◆ Task
Take the records underneath and set them down exactly.

[Data extracted from a collection]

▶

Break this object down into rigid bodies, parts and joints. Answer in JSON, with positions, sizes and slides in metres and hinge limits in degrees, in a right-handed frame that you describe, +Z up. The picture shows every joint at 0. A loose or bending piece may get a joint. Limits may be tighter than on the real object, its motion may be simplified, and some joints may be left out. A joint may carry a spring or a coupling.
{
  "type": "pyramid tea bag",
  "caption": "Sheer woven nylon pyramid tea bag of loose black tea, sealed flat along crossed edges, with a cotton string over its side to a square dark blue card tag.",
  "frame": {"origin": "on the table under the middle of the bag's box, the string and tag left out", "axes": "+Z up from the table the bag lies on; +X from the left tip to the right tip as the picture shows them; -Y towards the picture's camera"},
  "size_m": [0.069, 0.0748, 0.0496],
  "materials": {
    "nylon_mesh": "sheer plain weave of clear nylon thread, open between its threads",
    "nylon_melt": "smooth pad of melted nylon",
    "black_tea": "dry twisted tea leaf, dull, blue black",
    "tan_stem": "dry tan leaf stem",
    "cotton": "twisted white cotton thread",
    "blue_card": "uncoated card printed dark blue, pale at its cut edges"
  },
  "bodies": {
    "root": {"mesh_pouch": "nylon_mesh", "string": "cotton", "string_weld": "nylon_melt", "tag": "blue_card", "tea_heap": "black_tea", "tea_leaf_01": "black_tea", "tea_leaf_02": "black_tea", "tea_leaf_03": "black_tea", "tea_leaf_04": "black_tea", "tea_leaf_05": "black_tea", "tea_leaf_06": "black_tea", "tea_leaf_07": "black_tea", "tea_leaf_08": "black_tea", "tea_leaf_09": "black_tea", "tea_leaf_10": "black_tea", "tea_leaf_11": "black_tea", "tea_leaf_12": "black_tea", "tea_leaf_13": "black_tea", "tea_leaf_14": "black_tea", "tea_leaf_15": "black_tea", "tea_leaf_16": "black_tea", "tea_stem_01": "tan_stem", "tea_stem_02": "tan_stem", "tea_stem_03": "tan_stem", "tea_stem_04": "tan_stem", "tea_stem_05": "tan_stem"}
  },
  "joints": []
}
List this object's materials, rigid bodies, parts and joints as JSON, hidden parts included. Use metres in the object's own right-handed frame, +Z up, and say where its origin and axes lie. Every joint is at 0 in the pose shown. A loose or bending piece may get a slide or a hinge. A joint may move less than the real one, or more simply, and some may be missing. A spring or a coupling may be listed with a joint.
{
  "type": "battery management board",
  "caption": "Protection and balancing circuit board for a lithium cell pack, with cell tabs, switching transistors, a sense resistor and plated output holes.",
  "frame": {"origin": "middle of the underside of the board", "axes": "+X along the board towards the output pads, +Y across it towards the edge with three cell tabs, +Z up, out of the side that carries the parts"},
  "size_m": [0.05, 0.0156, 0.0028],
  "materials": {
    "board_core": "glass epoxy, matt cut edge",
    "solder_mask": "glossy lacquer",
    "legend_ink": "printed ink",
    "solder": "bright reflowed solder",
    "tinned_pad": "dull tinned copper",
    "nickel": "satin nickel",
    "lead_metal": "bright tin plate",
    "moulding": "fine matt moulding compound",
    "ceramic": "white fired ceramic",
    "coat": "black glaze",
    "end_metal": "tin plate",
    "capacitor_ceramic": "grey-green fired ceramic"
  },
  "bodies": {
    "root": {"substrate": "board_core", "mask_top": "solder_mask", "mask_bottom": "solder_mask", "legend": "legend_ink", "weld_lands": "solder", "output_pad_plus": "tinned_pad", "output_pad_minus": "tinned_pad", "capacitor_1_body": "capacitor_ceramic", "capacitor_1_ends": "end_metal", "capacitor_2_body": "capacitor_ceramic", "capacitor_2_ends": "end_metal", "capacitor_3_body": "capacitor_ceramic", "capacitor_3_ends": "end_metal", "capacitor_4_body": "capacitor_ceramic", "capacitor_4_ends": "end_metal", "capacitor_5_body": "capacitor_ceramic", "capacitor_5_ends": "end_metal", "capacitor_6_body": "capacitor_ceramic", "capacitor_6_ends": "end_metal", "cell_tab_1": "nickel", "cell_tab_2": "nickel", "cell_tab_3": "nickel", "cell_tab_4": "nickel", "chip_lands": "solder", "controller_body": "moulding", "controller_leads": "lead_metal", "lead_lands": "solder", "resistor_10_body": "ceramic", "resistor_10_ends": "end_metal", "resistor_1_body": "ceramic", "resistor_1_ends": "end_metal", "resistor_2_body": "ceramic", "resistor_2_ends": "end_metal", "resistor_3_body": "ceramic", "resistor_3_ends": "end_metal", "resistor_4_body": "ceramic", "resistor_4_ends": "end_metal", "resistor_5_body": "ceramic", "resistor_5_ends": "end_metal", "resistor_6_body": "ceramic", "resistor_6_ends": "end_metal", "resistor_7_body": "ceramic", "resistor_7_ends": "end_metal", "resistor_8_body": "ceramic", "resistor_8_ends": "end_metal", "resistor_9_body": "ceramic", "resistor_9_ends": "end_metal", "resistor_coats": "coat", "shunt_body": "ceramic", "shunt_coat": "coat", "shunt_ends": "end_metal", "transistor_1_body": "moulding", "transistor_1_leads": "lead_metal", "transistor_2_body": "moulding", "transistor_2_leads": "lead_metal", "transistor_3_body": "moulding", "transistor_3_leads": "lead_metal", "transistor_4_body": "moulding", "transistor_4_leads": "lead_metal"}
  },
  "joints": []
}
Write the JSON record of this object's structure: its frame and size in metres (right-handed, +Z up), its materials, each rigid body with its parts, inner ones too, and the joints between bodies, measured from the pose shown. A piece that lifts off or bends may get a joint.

◀

◆ Answer for the task
Break this object down into rigid bodies, parts and joints. Answer in JSON, with positions, sizes and slides in metres and hinge limits in degrees, in a right-handed frame that you describe, +Z up. The picture shows every joint at 0. A loose or bending piece may get a joint. Limits may be tighter than on the real object, its motion may be simplified, and some joints may be left out. A joint may carry a spring or a coupling.
{
  "type": "pyramid tea bag",
  "caption": "Sheer woven nylon pyramid tea bag of loose black tea, sealed flat along crossed edges, with a cotton string over its side to a square dark blue card tag.",
  "frame": {"origin": "on the table under the middle of the bag's box, the string and tag left out", "axes": "+Z up from the table the bag lies on; +X from the left tip to the right tip as the picture shows them; -Y towards the picture's camera"},
  "size_m": [0.069, 0.0748, 0.0496],
  "materials": {
    "nylon_mesh": "sheer plain weave of clear nylon thread, open between its threads",
    "nylon_melt": "smooth pad of melted nylon",
    "black_tea": "dry twisted tea leaf, dull, blue black",
    "tan_stem": "dry tan leaf stem",
    "cotton": "twisted white cotton thread",
    "blue_card": "uncoated card printed dark blue, pale at its cut edges"
  },
  "bodies": {
    "root": {"mesh_pouch": "nylon_mesh", "string": "cotton", "string_weld": "nylon_melt", "tag": "blue_card", "tea_heap": "black_tea", "tea_leaf_01": "black_tea", "tea_leaf_02": "black_tea", "tea_leaf_03": "black_tea", "tea_leaf_04": "black_tea", "tea_leaf_05": "black_tea", "tea_leaf_06": "black_tea", "tea_leaf_07": "black_tea", "tea_leaf_08": "black_tea", "tea_leaf_09": "black_tea", "tea_leaf_10": "black_tea", "tea_leaf_11": "black_tea", "tea_leaf_12": "black_tea", "tea_leaf_13": "black_tea", "tea_leaf_14": "black_tea", "tea_leaf_15": "black_tea", "tea_leaf_16": "black_tea", "tea_stem_01": "tan_stem", "tea_stem_02": "tan_stem", "tea_stem_03": "tan_stem", "tea_stem_04": "tan_stem", "tea_stem_05": "tan_stem"}
  },
  "joints": []
}
List this object's materials, rigid bodies, parts and joints as JSON, hidden parts included. Use metres in the object's own right-handed frame, +Z up, and say where its origin and axes lie. Every joint is at 0 in the pose shown. A loose or bending piece may get a slide or a hinge. A joint may move less than the real one, or more simply, and some may be missing. A spring or a coupling may be listed with a joint.
{
  "type": "battery management board",
  "caption": "Protection and balancing circuit board for a lithium cell pack, with cell tabs, switching transistors, a sense resistor and plated output holes.",
  "frame": {"origin": "middle of the underside of the board", "axes": "+X along the board towards the output pads, +Y across it towards the edge with three cell tabs, +Z up, out of the side that carries the parts"},
  "size_m": [0.05, 0.0156, 0.0028],
  "materials": {
    "board_core": "glass epoxy, matt cut edge",
    "solder_mask": "glossy lacquer",
    "legend_ink": "printed ink",
    "solder": "bright reflowed solder",
    "tinned_pad": "dull tinned copper",
    "nickel": "satin nickel",
    "lead_metal": "bright tin plate",
    "moulding": "fine matt moulding compound",
    "ceramic": "white fired ceramic",
    "coat": "black glaze",
    "end_metal": "tin plate",
    "capacitor_ceramic": "grey-green fired ceramic"
  },
  "bodies": {
    "root": {"substrate": "board_core", "mask_top": "solder_mask", "mask_bottom": "solder_mask", "legend": "legend_ink", "weld_lands": "solder", "output_pad_plus": "tinned_pad", "output_pad_minus": "tinned_pad", "capacitor_1_body": "capacitor_ceramic", "capacitor_1_ends": "end_metal", "capacitor_2_body": "capacitor_ceramic", "capacitor_2_ends": "end_metal", "capacitor_3_body": "capacitor_ceramic", "capacitor_3_ends": "end_metal", "capacitor_4_body": "capacitor_ceramic", "capacitor_4_ends": "end_metal", "capacitor_5_body": "capacitor_ceramic", "capacitor_5_ends": "end_metal", "capacitor_6_body": "capacitor_ceramic", "capacitor_6_ends": "end_metal", "cell_tab_1": "nickel", "cell_tab_2": "nickel", "cell_tab_3": "nickel", "cell_tab_4": "nickel", "chip_lands": "solder", "controller_body": "moulding", "controller_leads": "lead_metal", "lead_lands": "solder", "resistor_10_body": "ceramic", "resistor_10_ends": "end_metal", "resistor_1_body": "ceramic", "resistor_1_ends": "end_metal", "resistor_2_body": "ceramic", "resistor_2_ends": "end_metal", "resistor_3_body": "ceramic", "resistor_3_ends": "end_metal", "resistor_4_body": "ceramic", "resistor_4_ends": "end_metal", "resistor_5_body": "ceramic", "resistor_5_ends": "end_metal", "resistor_6_body": "ceramic", "resistor_6_ends": "end_metal", "resistor_7_body": "ceramic", "resistor_7_ends": "end_metal", "resistor_8_body": "ceramic", "resistor_8_ends": "end_metal", "resistor_9_body": "ceramic", "resistor_9_ends": "end_metal", "resistor_coats": "coat", "shunt_body": "ceramic", "shunt_coat": "coat", "shunt_ends": "end_metal", "transistor_1_body": "moulding", "transistor_1_leads": "lead_metal", "transistor_2_body": "moulding", "transistor_2_leads": "lead_metal", "transistor_3_body": "moulding", "transistor_3_leads": "lead_metal", "transistor_4_body": "moulding", "transistor_4_leads": "lead_metal"}
  },
  "joints": []
}
Write the JSON record of this object's structure: its frame and size in metres (right-handed, +Z up), its materials, each rigid body with its parts, inner ones too, and the joints between bodies, measured from the pose shown. A piece that lifts off or bends may get a joint.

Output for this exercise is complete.